The total trip will take you about 90 minutes and is fully covered by the Japan Rail Pass.
As soon as you get off the train you will see billboards with bunnies showing you the way. Leave the station to your right, the ferry terminal is only about 5 mins by foot away.
Before you head there I recommend stopping by the Family Mart (on the left side leaving the station) to buy some food for the bunnies.
They have cabbage and carrots in portioned bags. It’s cheaper than getting the food from the ferry ticket counter.
Be aware that there is no option to buy rabbit food on the island.
You might also want to buy some snacks for yourself, because there are no restaurants on the island either.
The cost for the ferry is JPY 620 for a round trip and the ride takes only 10 minutes. The schedule can be found at the ticket counter and at the ferry gate at Okunoshima. There is a website as well, showing the schedule, however only available in Japanese.

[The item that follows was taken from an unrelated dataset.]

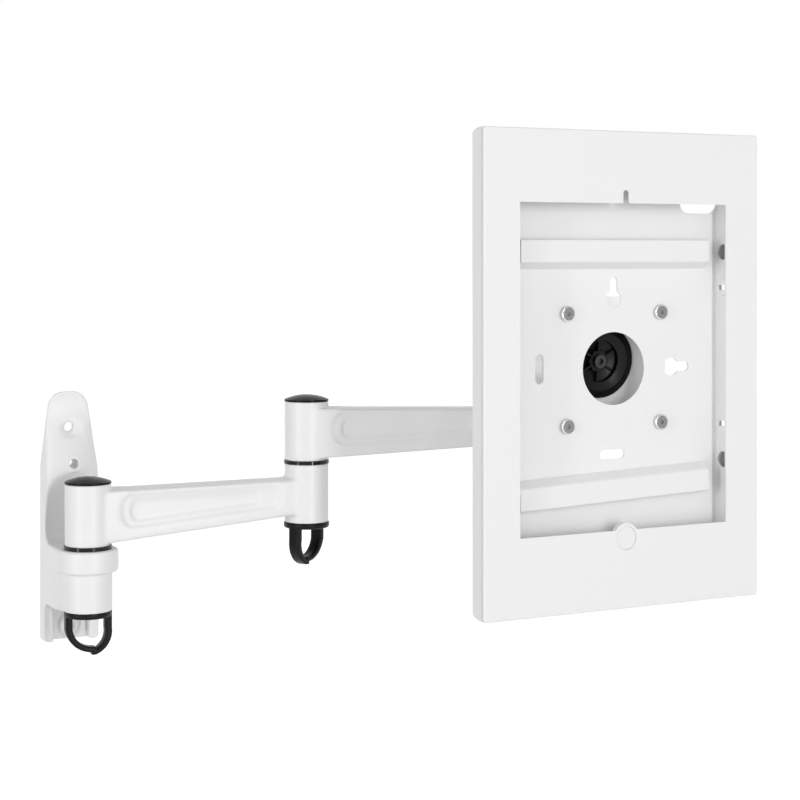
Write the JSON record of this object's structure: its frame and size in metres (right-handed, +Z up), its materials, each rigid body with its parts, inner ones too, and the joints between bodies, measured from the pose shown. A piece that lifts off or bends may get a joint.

Since the recent popularity, there are many visitors to this island. Be prepared to queue for about 30 min to buy the ticket and then again to board the ferry. Especially weekends and national holidays get really crowded.
I suggest to get there as early as possible, ideally before 8 am. This has two advantages – first you avoid the tourist crowds and second bunnies are still very hungry. Later during the day the bunnies are already full so they don’t really bother with the humans offering them food.
Getting to Okunoshima Island
Are there really so many rabbits?
All my doubts where gone as soon as I set foot on the island. Hundreds of rabbits greeted the arriving humans. So yes, it is true!
Signs ask visitors not to touch or hand feed the bunnies, but honestly everyone does it and the cuties are very used to humans. You may even gently stroke them. Just don’t force them to anything and don’t over feed them.
I had one bag of carrot sticks and two bags of cabbage with me. You can also buy dry rabbit food, but they are most attracted by veggies. Healthy rabbits 🙂
The bunnies are really everywhere and you will find them on all the paths across the small island.
A mere crinkle of a bag of rabbit food and you have them hooked.
They will hop in your lap, climb on your arms, or totally cover you in bunny love if you let them.
It depends how much time you are planning to spend on the island, but don’t give away all your kibble at once.
“Hey human, give me food!”
What else is there to do?
I spent around 2 hours feeding the bunnies and playing with them. Then I ran out of food and got to a point where enough fur was enough.
I headed off to see a bit more of the island. Needless to say that the bunnies are the absolute highlight of the island, but there is a bit more to explore.
The island is home to one hotel (for those who want to spend some more time there), a visitor centre, a poison gas museum (fairly small and mainly for Japanese visitors due to language barrier) and the leftovers of the poison gas factory.
There are also several trails, one of them is leading to the peak of the island which offers stunning views over the other small islands that are scattered across the Seto Inland Sea.
From the ferry, when approaching Okunoshima, I spotted some white beaches which seemed to be completely unspoiled.
So I was on the mission to find these beaches. There are not that easy to access and there are no signs leading the way.
By chance I found a very small path and climbed down through the trees.
And I was there, on my ‘private beach’ which I had all to myself.
I took the ferry back with a big smile on my face. It was a great, unique and relaxing day!